Milk (2008)—One of the best biopics ever made, Gus Van Sant’s dramatization of the brief career of America’s first openly gay elected official is perfect in every aspect. The performances are uniformly excellent: Sean Penn rightly won an Oscar as Harvey Milk, a darkly compelling Josh Brolin plays troubled assassin Dan White, and a luminous Emile Hirsch brings sass to budding activist Cleve Jones. The film makes great use of San Francisco locations and balances character with story. Despite a tragic ending, it remains buoyantly hopeful and inspiring. Related: Randy Shilts’ book The Mayor of Castro Street and Cleve Jones’ memoirs Stitching a Revolution and When We Rise.
Call Me By Your Name (2017)—There was backlash and criticism of the age disparity in this celebrated gay romance, but the beauty and eroticism of Luca Guadagnino’s film is undeniable. Timothy Chalamet is sexy and utterly convincing as the teen who finds himself inextricably drawn to Armie Hammer’s hunky grad student one sumptuous summer in Northern Italy. Dad Michael Stuhlbarg’s speech to his heartbroken son is one for the ages, and Sufjan Stevens’ songs, as well as a needle drop of the Psychedelic Furs’ “Love My Way,” provide the perfect accompaniment.

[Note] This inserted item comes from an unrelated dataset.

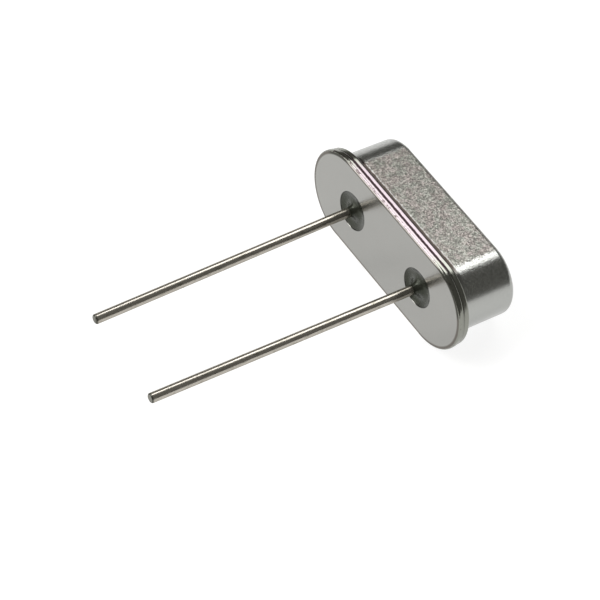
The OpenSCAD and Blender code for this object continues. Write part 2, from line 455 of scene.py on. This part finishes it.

Pose (2018-Present) — I consider this the best thing Ryan Murphy has ever done. He and creative partner Brad Falchuk were smart in teaming up with Steven Canals to offer an authentic point of view on the world of Ballroom culture. Pose applies somewhat formulaic, crowd pleasing tropes to characters that have never before been the center of a narrative. The record-breaking number of trans, queer, and people of color in the cast make this a show that finally centers non-whites in the LGBT community. The series also serves as a history lesson, especially as it delves into the devastating AIDS epidemic and dramatizes real-life incidents like a “die-in” at St. Patrick’s Cathedral. Related: the coming of age musical Saturday Church, co-starring Pose’s MJ Rodriguez and Indya Moore.